Even a few years ago, the idea of a games publisher abandoning bricks and mortar stores for a triple-A release would be considered madness. Yet, Warner Bros. Interactive has no plans to distribute the PC version of Batman: Arkham Knight via physical channels and will be available online only in the UK.
In a statement to MCV UK, the company confirmed that while everyone else will get boxed copies of the game for Xbox One, PS4 and PC, users on the latter platform in the UK will have to go digital for their copies.
Perhaps WB looked at the numbers and decided it was worth testing the waters with Arkham Knight. Given the massive success of the franchise, it can probably afford to see if pure digital sales make up for — and even exceed — the costs of putting out a boxed copy.
If it goes well, we might see other big publishers move their PC business to the realms of the internet, though I think we all know this is going to happen eventually.
Warner Bros confirms UK digital-only PC release for Batman: Arkham Knight [MCV UK]
Comments
21 responses to “PC Batman: Arkham Knight Ditches Boxed Copies In The UK”
Bold move.
Considering the size of installs and patches this gen, physical copies have little use other than trading in.
Anyway, can’t say I’m happy with it (I’ll always ‘prefer’ disk, but I buy less and less of them for the above reason), but bold none the less.
Actually I was thinking, that with the size of installs and patches this gen, that physical copies have even more use. I’m not fond of downloading 50gb+ for every game, especially for consoles.
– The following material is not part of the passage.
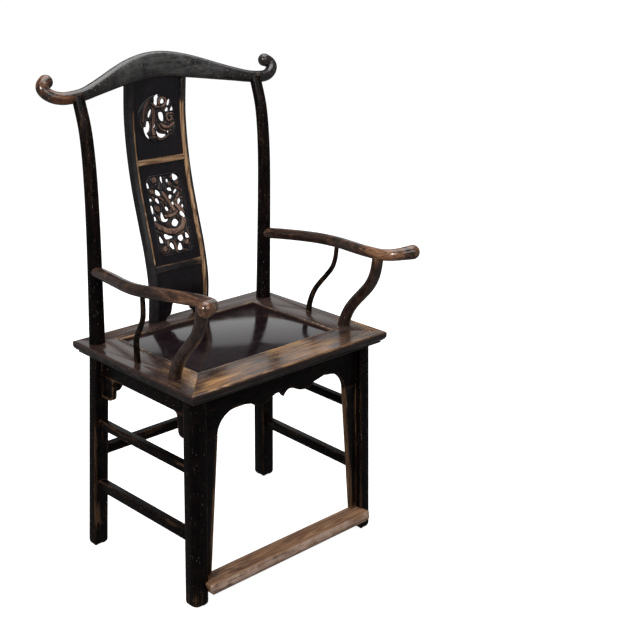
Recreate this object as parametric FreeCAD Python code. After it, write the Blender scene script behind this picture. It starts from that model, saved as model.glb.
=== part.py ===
import FreeCAD, Part
import math
import os

# Official hat chair in millimetres. +X is the sitter's left, -Y is the front and +Z is up.
# It is modelled about the middle of the seat and set back over its own footprint at the end.

Vector = FreeCAD.Vector
UP = Vector(0, 0, 1)
ACROSS = Vector(1, 0, 0)
BACKWARD = Vector(0, 1, 0)

# Joinery
fit = 0.2                     # clearance of a tenon in its mortise, each side
tenon_length = 13.0
tenon_thickness = 9.0
tenon_height = 12.0
tongue_depth = 4.0            # aprons and panels in their grooves
overrun = 40.0                # how far a cutter runs past what it cuts
curve_tolerance = 0.3         # of the arcs that stand for a drawn curve
rod_sides = 14                # flats round an arm, leg post or crest rail
slender_rod_sides = 10
ball_shares = (0.31, 0.58, 0.80)  # rings of a ball end, of a quarter turn

# Seat frame
seat_height = 510.0
seat_width = 570.0
seat_depth = 446.0
rail_thickness = 27.0
front_rail_width = 95.0
rear_rail_width = 67.0
side_rail_width = 88.0
edge_round = 4.0              # worn arris of the top
edge_band = 11.0              # from the top down to where the moulding draws in
edge_undercut = 12.0
edge_bead_height = 3.5
edge_bead_step = 1.8
corner_tenon_thickness = 7.0
corner_tenon_width = 34.0
corner_tenon_margin = 20.0    # from the tenon to the outside of the frame

# Seat panel and its battens
panel_drop = 4.0              # panel face below the frame
panel_thickness = 12.0
panel_groove_depth = 8.0
panel_tongue_thickness = 6.0
panel_tongue_drop = 9.0       # from the top of the frame to the tongue
batten_width = 30.0
batten_height = 14.0
batten_spacing_share = 0.5
dovetail_height = 4.0
dovetail_flare = 3.0
dovetail_width = 20.0

# Legs
leg_size = 37.0
leg_outer_round = 15.0
leg_corner_round = 4.0
foot_round = 11.0
foot_shares = ((0.00, 0.70), (0.35, 0.25), (1.00, 0.00))  # height and inset of the eased foot
side_leg_inset = 36.0         # from the outside of the frame to the middle of a rear leg
front_leg_narrowing = 4.2     # front legs stand this much nearer the middle at the top
front_leg_inset = 46.5
rear_leg_inset = 46.5
front_splay_out = 9.1         # how far the foot stands out past the top of the leg
front_splay_forward = 1.0
rear_splay_out = 14.5
rear_splay_back = 21.5
leg_tenon_size = 16.0
leg_tenon_height = 12.0

# Rear posts above the seat
post_top_drop = 10.0          # from the middle of the crest rail's ends down to the top of the post
post_seat_radius = 18.0
post_arm_radius = 16.4
post_top_radius = 14.0
post_kick = 22.0              # how far the top leans back
post_flare = 1.7
post_tenon_radius = 7.0
post_tenon_length = 13.0
post_path_shares = (          # rise, kick, flare
    (-0.08, 0.00, 0.0), (-0.03, 0.00, 0.0), (0.02, 0.00, 0.0), (0.15, -0.10, 0.0), (0.32, -0.22, 0.0),
    (0.50, -0.32, 0.1), (0.66, -0.33, 0.4), (0.79, -0.18, 0.6), (0.90, 0.18, 0.8), (1.00, 0.95, 1.0),
    (1.03, 1.20, 1.0))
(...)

I guess it depends on the game/ price.
This. I have no idea why people these days just act like “why on earth would you buy a physical copy?” when it’s practically all I do now because games are so goddamn huge. I’d much rather walk to the shop and wait 5-10 minutes for a game to install than wait 10 hours for it to download and sacrifice a quarter of my quota. In addition to the fact that I don’t want to have to back it all up at some point (more HDD space taken up) rather than just be able to install it off the disc again.
Unless the game happens to be Assassin’s Creed Unity, where they did a significant update that replaced most of the data files.
Well lately games are having almost 30-50gb day one patch. It really did defeat the purpose to buying physical but nevertheless I am a physical guy. I would rather have a physical copy of the game for the same price as the digital since it feels like I get more value out of it.
30-50gb patches? Mate, you’re buying the wrong games if you’re having to download that much. I’ve never encountered a patch above 5gb on day 1. Hell even WoW patches are the 10-15gb range..
Think you might not have heard of Xbox one lol.
If that’s so then what a joke of a console. My PS4 doesn’t get BS day 1 patches like that.
Yeah it’s getting ridiculous recently. No idea what is the use of the disc anymore when you literally have to download the entire game after installing the entire game.
Basically, and the fact the hard drives in these consoles are kind of pitiful, and the option for user upgrades if possible max out at like 2TB, unless you want a USB port constantly taken up by an external hard drive, then it’s technically unlimited..
@james and @letrico
There’s no reasonable way these massive patches should become the norm. It’s not an excuse to ditch physical, it’s a reason to ditch the publishers.
But…. The publishers are Microsoft 🙁 you can’t ditch Microsoft and they know it so they are getting away with it.
Upvote for the realization of the futility.
@snacuum
@toasty_fresh
I just want to point out that I was referring to the fact that they take up space (+- 40-50gb average these days) on your hard drive long after the download/ install regardless of whether it’s disked or not. The download is a pain, but the drive space is a rare-er commodity (I swapped to a 1tb hybrid drive when I bought my PS4 and I’m still having issues).
I prefer disked as well, but I am buying more digital games this gen than last. (probably because the prices are getting better as well)
Installing should be for PC games. It’s nice that consoles have the option, but plug-and-play is their proposition and they should honour it.
I agree 100%
I’m ok with a small install to help load times, but installing the whole 50gb bluray is ridiculous.
Edit: Especially when you consider that (For quite a few games) a lot the space is cutscenes and uncompressed audio in 7 languages.
As long as my Batmobile edition stays safe at EB I’m happy to see the digital future grow and become the norm.
Wait, so does this apply to me, after I already pre-ordered a physical copy of the game on pc from Argos???